Quantifying Localized and Delocalized Rock Deformation in Multi-Stage Relaxation Experiments Using Distributed Optical Fiber Sensing

Multi-stage uniaxial and triaxial stress relaxation tests were performed on Weschnitz granodiorite, Beishan granite, and Jinping dolomite marble to investigate the deformation evolution before system-size failure, and to study stress relaxation responses. Optical fiber sensing was used to measure distributed strain for full-field strain reconstruction across the sample surface. Strain heterogeneities due to imperfect boundary conditions are detected before and during the linear elastic deformation phase in all samples. The initial strain heterogeneity in the elastic phase is found to control the subsequent inelastic strain localization in granodiorite and granite samples. Macroscopic brittle splitting or faulting in granitic samples eventually occurs within or at the boundaries of the strain localization zones. In contrast, dolomite marble has a more homogeneous strain distribution, with increased differential stress promoting strain delocalization. The reduced axial strain rates during stress relaxation promote time-dependent deformation mechanisms, leading to different spatial distributions of strains. Stress relaxation does not significantly change the degree of strain localization in granite, but it promotes strain delocalization in marble after the onset of dilatancy. In multi-stage tests, inelastic strain accumulates mainly during stress relaxation in granite samples and during stress ramping in marble samples.
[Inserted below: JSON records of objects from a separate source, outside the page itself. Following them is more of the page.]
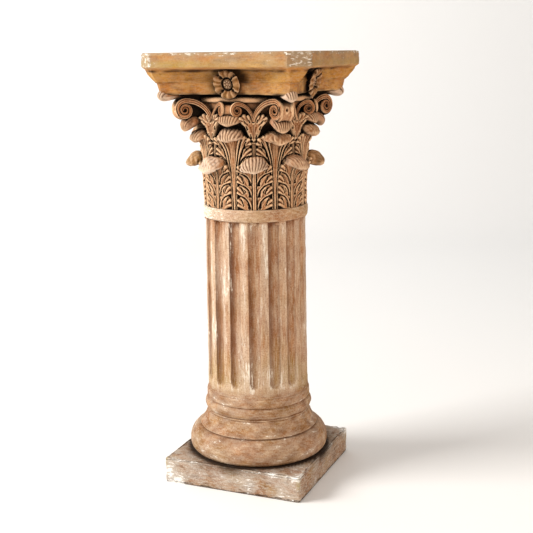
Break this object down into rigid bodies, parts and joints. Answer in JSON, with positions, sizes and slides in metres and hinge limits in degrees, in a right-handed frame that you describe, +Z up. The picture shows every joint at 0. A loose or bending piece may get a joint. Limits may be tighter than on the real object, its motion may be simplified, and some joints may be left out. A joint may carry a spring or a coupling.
{
  "type": "corinthian pedestal",
  "caption": "Column pedestal with a square plinth, moulded base, fluted shaft, neck band, leaf and scroll capital and a flat square top for a plant, bust or lamp.",
  "frame": {"origin": "middle of the plinth's underside, on the floor", "axes": "+Z up; -Y and +X out of two neighbouring faces of the plinth and of the abacus"},
  "size_m": [0.306, 0.306, 0.7606],
  "materials": {
    "plinth": "rough fired clay, weathered, with white salt bloom",
    "shaft": "rough fired clay, pale on the raised edges and brown in the flutes",
    "capital": "rough fired clay with a dark brown wash in the carving"
  },
  "bodies": {
    "root": {"plinth": "plinth", "shaft": "shaft", "capital": "capital"}
  },
  "joints": []
}
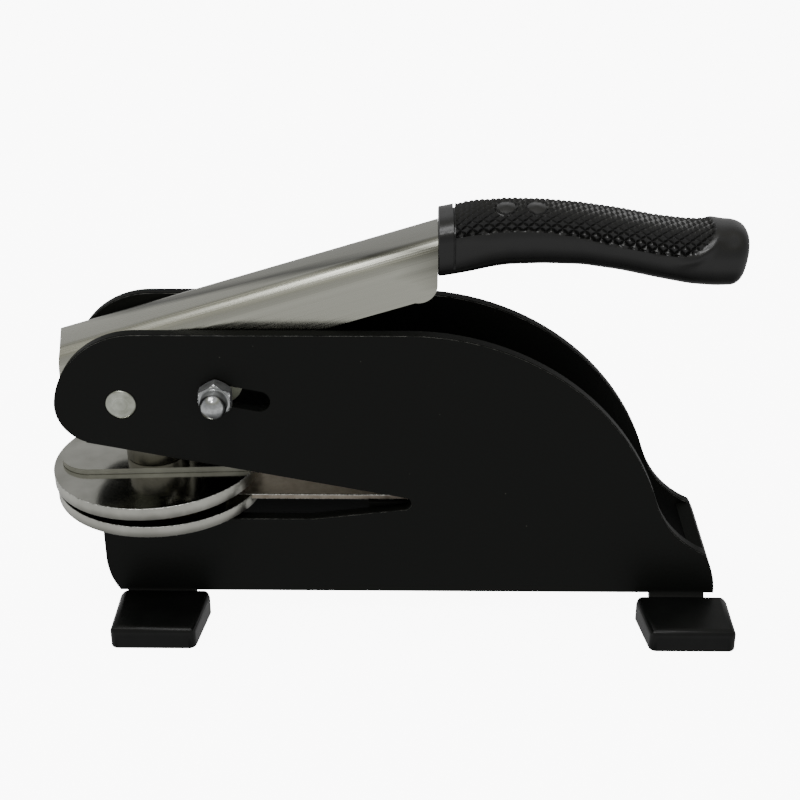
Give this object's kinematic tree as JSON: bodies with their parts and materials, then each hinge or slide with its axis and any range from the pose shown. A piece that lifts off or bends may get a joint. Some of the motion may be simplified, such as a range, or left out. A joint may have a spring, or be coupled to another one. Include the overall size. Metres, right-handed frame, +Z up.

The different strain distributions and relaxation responses between rock samples result from different deformation mechanisms: localized strain in granite results from clustered microcracking, whereas distributed strain in dolomite marble is driven by both microcracking and low-temperature plasticity (e.g., dislocation glide). These results suggest that lithological differences may result in different precursor signals before system-scale failure and postseismic bulk relaxation responses.